Our company is evaluating Aspose.Words (Java) and we simply need to pull out all the italicized words from a document. No changes to the document are necessary.

The runs we get back are splitting words. For example, the word “Lesson” comes back as 2 runs, “L” and “esson”, even though “Lesson” is a single word in the document and has one style for the entire word. Attached is a short file that exhibits this behavior for me.

Previous posts on this Forum reveal that Word itself may, for complex reasons, split a word into multiple runs and that Aspose.Words will not merge them. Those posts were from many years ago, however, and I cannot find any recent messages on this topic.

Is there any update or known workaround now? If not, I have to write code that merges adjacent runs if they have the same style and are not separated by new paragraphs, white space, etc. Is this in fact the best solution? thank you.

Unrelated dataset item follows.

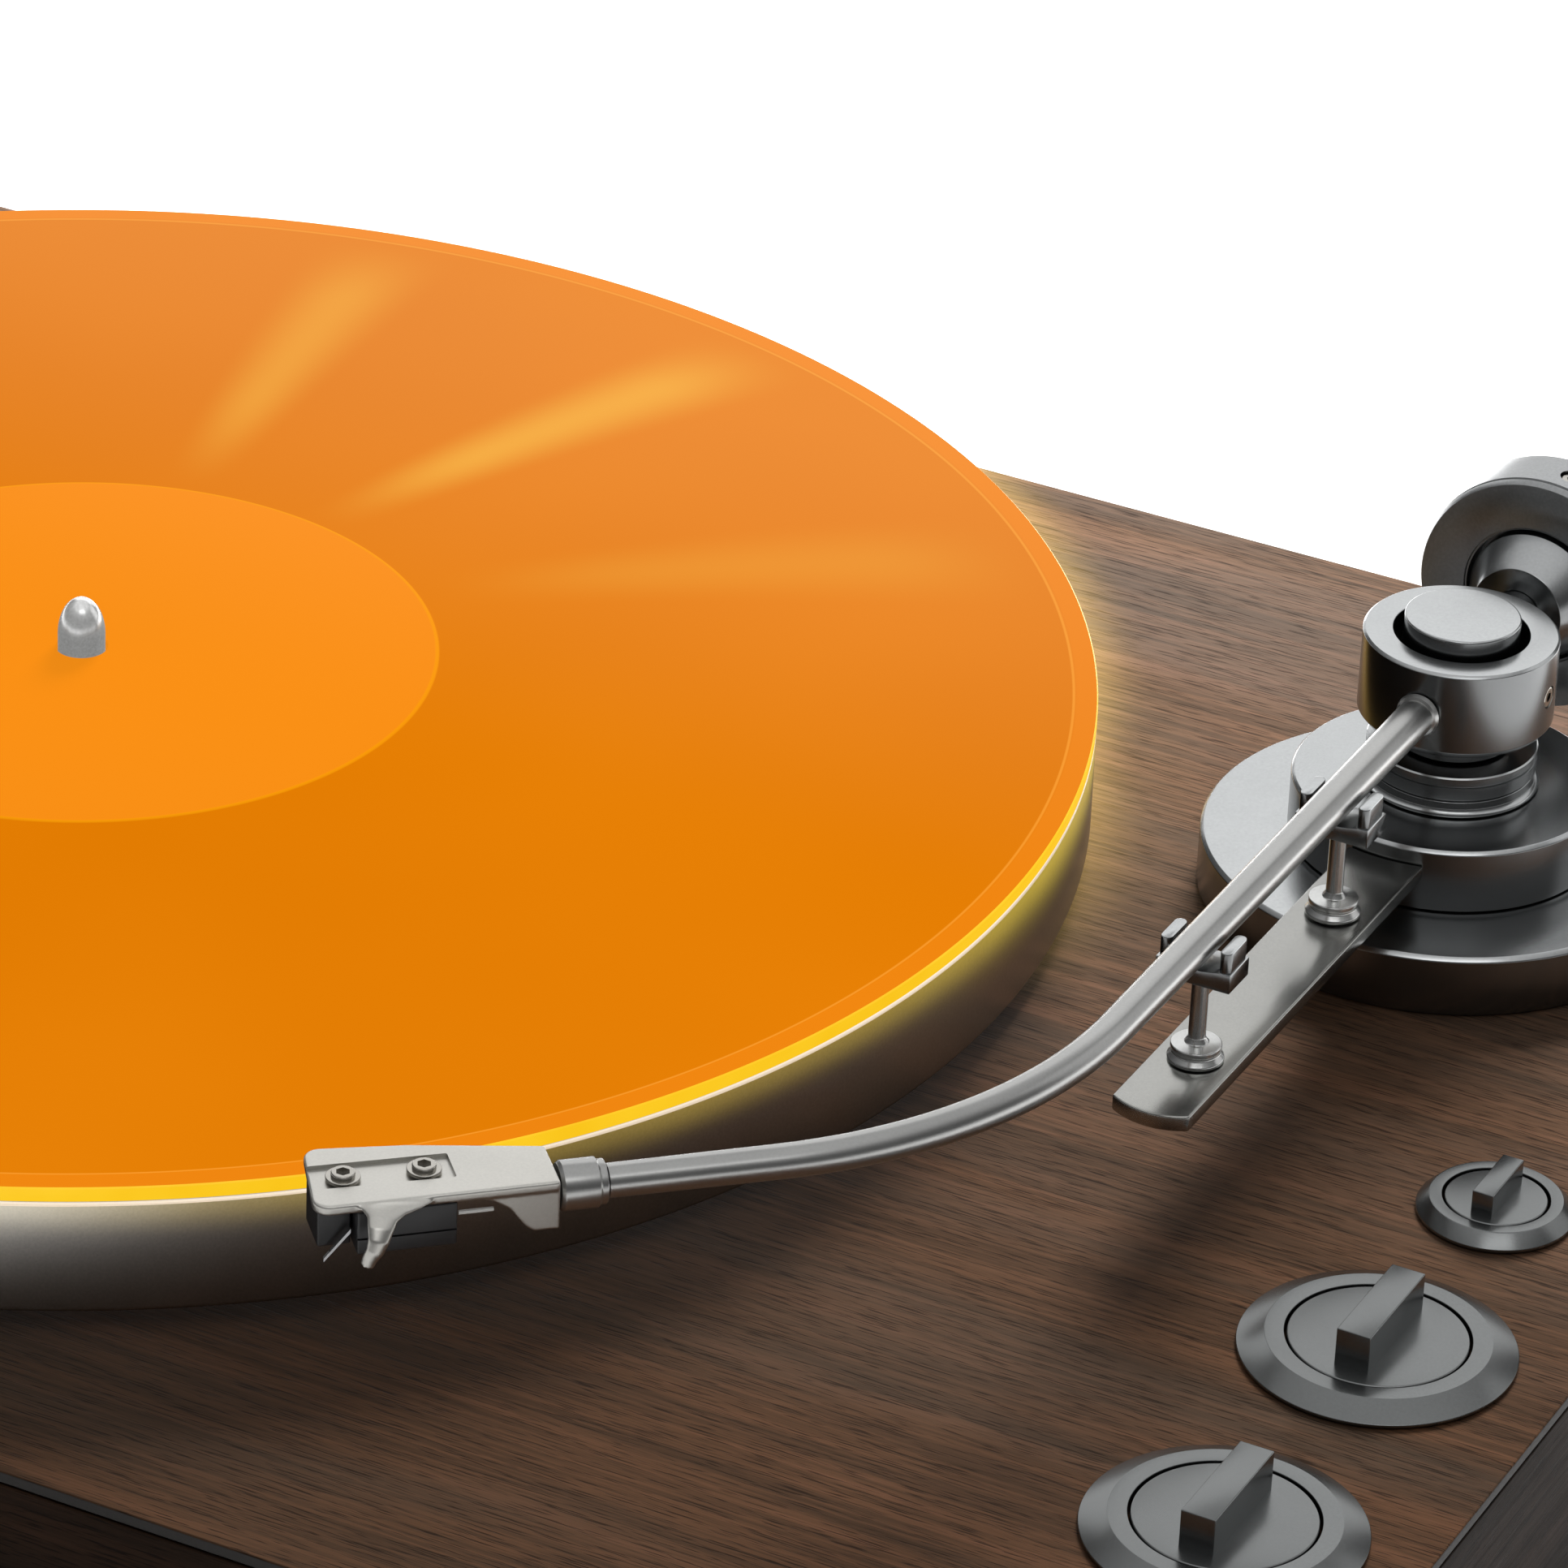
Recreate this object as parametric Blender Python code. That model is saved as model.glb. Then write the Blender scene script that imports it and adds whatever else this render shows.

awais.hafeez · November 10, 2013, 10:10am

Hi Daniel,

Thanks for your inquiry. Please use Document.JoinRunsWithSameFormatting optimization method to workaround this problem. Some documents contain adjacent runs with
same formatting. Usually this occurs if a document was intensively edited
manually. You can reduce the document size and speed up further processing by
joining these runs.

Best regards,

dleifker · November 10, 2013, 5:20pm

Awais: Thank you so much! This solved our problem completely. Our evaluation looks like it will be very successful now.

awais.hafeez · November 11, 2013, 1:46am

Hi Daniel,

It’s great you were able to find what you were looking for. Please let us know any time you have any further queries. We’re always glad to help you.

Best regards,